When an opium-farming Scotsman, Dr James Murdoch, was granted land in Coal River in 1822, no one could have predicted that almost 200 years later Tasmania would have gained an international reputation for producing premium cool climate wines… and grasp the title as Australia’s “Pinot Isle”.
Here at Pinosity, it’s obvious we have a lot to thank James for – but how did this eccentric doctor’s passion for Pinot Noir lead to Tassie’s thriving wine industry?
We’ve condensed 200 years of determination, hard work and highs and lows into this (very) short history of Tasmanian Pinot Noir.
From poppies to grapes
Five years after arriving in Tasmania – at the time called Van Diemen’s Land – James planted and sold crops of ‘Black Cluster Vine’ plants, an English clone of Pinot Noir, first grown in NSW in 1813.
Early viticulturists had found this variety of grape best suited to Tasmania’s climate and conditions. The grape was so well suited in fact, that Tasmania’s first experiment with grapevines resulted in a top Tassie drop being shown at a Paris exhibition in 1848.
But just two years later, Tasmania’s wine industry was crushed. The gold rush in the 1850s drove large numbers of Tasmanians over to the mainland in search of riches, and Tasmania was left as the only state in Australia without a commercial wine industry.
From a Scotsman, to a Frenchman and an Italian
It took the attitude and know-how of a Frenchman and an Italian in the 1950s to see the value in Tasmania’s wine industry.
Coming from communities where wine production was an integral part of their culture, Jean Miguet and Claudio Alcorso recognised the similarities of the soils and climate in Tasmania with the grape growing regions of their homelands.
Jean established La Provence in 1956 in the Pipers River area, Claudio established Moorilla Estate in 1958 at Berriedale, and with passion and a lot of hard work, they began to grow Tasmania’s reputation as a premium Pinot Noir producing region.

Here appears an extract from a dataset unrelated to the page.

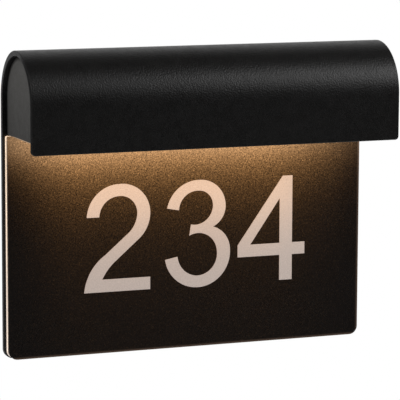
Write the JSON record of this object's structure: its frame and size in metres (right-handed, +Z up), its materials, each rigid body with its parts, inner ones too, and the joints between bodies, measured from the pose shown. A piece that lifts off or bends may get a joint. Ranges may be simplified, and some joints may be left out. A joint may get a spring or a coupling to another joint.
{
  "type": "illuminated house number sign",
  "caption": "Wall-mounted illuminated house number sign: a half-round lamp hood in one profile with its back plate, over an edge-lit light guide and a black plate with pale numerals.",
  "frame": {"origin": "centre of the two wall-screw slots, on the wall plane, level with the centre of the hood's curve", "axes": "+X along the sign to the right as seen from the street, +Y into the wall, +Z up"},
  "size_m": [0.26, 0.068, 0.21],
  "materials": {
    "shell_black": "matt black fine-textured powder coat on aluminium",
    "cap_black": "matt black fine-textured powder coat on aluminium",
    "plate_black": "black sand-textured coat on thin aluminium",
    "tray_black": "matt black coat on aluminium sheet",
    "digit_pale": "opal acrylic with a fine matt grain, lit from behind by the light guide",
    "clear_acrylic": "clear cast acrylic with polished edges, lit from its top edge",
    "white_film": "matt white",
    "opal_lens": "opal, lit from behind",
    "led_chip": "yellow phosphor in a white frame",
    "board_white": "white solder mask on an aluminium core",
    "board_green": "green solder mask",
    "plain_aluminium": "mill finish",
    "zinc_steel": "zinc plated",
    "zinc_screw": "zinc plated",
    "black_screw": "black oxide",
    "brass_clamp": "bright",
    "tinned_ring": "tinned copper",
    "white_plastic": "moulded",
    "grey_plastic": "moulded",
    "black_rubber": "soft matt",
    "grey_silicone": "soft",
    "brown_wire": "insulation",
    "blue_wire": "insulation",
    "green_wire": "green and yellow insulation",
    "red_wire": "insulation",
    "black_wire": "insulation"
  },
  "bodies": {
    "bracket": {"wall_bracket": "zinc_steel", "cable_bush": "black_rubber", "bracket_earth_screw": "zinc_screw"},
    "lamp": {"access_plugs": "black_rubber", "anchor_screws": "zinc_screw", "board_screws": "zinc_screw", "body_shell": "shell_black", "cap_screws": "zinc_screw", "carrier_screws": "zinc_screw", "clamp_plates": "zinc_steel", "clamp_screws": "zinc_screw", "cord_anchor": "white_plastic", "diffuser": "opal_lens", "diffuser_gasket": "grey_silicone", "digit_2": "digit_pale", "digit_3": "digit_pale", "digit_4": "digit_pale", "digit_4_centre": "plate_black", "downlight_leds": "led_chip", "driver_board": "board_green", "driver_case": "grey_plastic", "driver_lid": "grey_plastic", "driver_screws": "zinc_screw", "earth_ring": "tinned_ring", "earth_screw": "zinc_screw", "end_cap_left": "cap_black", "end_cap_right": "cap_black", "gear_tray": "tray_black", "guide_leds": "led_chip", "led_board": "board_white", "led_carrier": "plain_aluminium", "led_connector": "white_plastic", "light_guide": "clear_acrylic", "number_plate": "plate_black", "plate_screws": "zinc_screw", "plate_standoffs": "plain_aluminium", "reflector_film": "white_film", "seal_strip": "black_rubber", "terminal_block": "white_plastic", "terminal_clamps": "brass_clamp", "terminal_fixing_screw": "zinc_screw", "terminal_screws": "zinc_screw", "tray_screws": "black_screw", "wire_earth": "green_wire", "wire_led_minus": "black_wire", "wire_led_plus": "red_wire", "wire_live": "brown_wire", "wire_neutral": "blue_wire"}
  },
  "joints": [
    {"name": "lamp_slide", "type": "slide", "parent": "bracket", "child": "lamp", "axis": [0, -1, 0], "range_m": [0, 0.06]}
  ]
}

But it was winemaker Andrew Pirie who put the Pipers River region on the map for Pinot Noir after establishing Pipers Brook Vineyard in 1974.
He brought Tasmanian wine to the palates of wine-lovers in Australia, and around the world. Pipers River remains an important viticultural region and is responsible for around 17 per cent of Tasmania’s wine production.
Around the same time Andrew was putting Pipers River on the map, Geoff and Susan Bull cleared a site in Freycinet on the East Coast of Tasmania, planting the first vines in the coastal sub-region in 1979. Over time, Freycinet has revealed its potential as an impressive Pinot Noir, Sparkling and Chardonnay wine producing region.
In the 1980s, not long after the establishment of Freycinet, Pinotphiles Bertel and Anne Sundstrup founded Dalrymple Vineyards in the Pipers River. As Pinot Noir visionaries, they travelled to France for inspiration and guidance and planted a number of French clones on their stunning properties in Tasmania’s north.
Tasmania: the Pinot isle?
Throughout the 1990s, and with the rise in popularity for new world wines, particularly Pinot Noir, winemakers continued to flood into to Tasmania, leading to a dramatic expansion of the wine industry over the next decade.
In 2010, viticulturist Dr Richard Smart released a report called The potential for growth of the Tasmanian wine sector – might it become the Pinot isle? He made comparisons between New Zealand and Tasmania in terms of climate, environment and water resources, and predicted Tasmania had the capacity to increase to 4,000 hectares within the next 10 years.
This led to significant investment in Tasmanian vineyards by many established mainland wine producers, and a new crop of leading Australian viticulturists and winemakers wanting to make their own mark on the Tasmanian wine industry.
Dalrymple Vineyards is now operated by Tasmanian-bred vigneron Peter Caldwell, who makes his award-winning Pinot Noir wines from a number of single sites throughout Tasmania, including grapes sourced from the original Pipers River and Tamar Valley vineyards, as well as vineyards from Swansea, Freycinet and most recently Ouse.
Ouse, which sits at the top of the Derwent Valley, is a former mixed-farming area that has recently become a sought-after region for Tasmanian winemakers, due to its rich soils and idyllic Pinot Noir growing climate.
Ouse River Wines, established in 2002 by Bernard and Margaret Brain was recently named “one of the most interesting developments in Tasmania” by James Halliday.
In 2018, Pinot Noir comprised nearly 44 per cent of Tasmania’s grape production, and shows no sign of slowing down any time soon.
This ongoing investment in Pinot Noir production by Tassie’s true-believers is why Tasmania is now known as one of the world’s finest Pinot Noir and sparkling wine producing regions.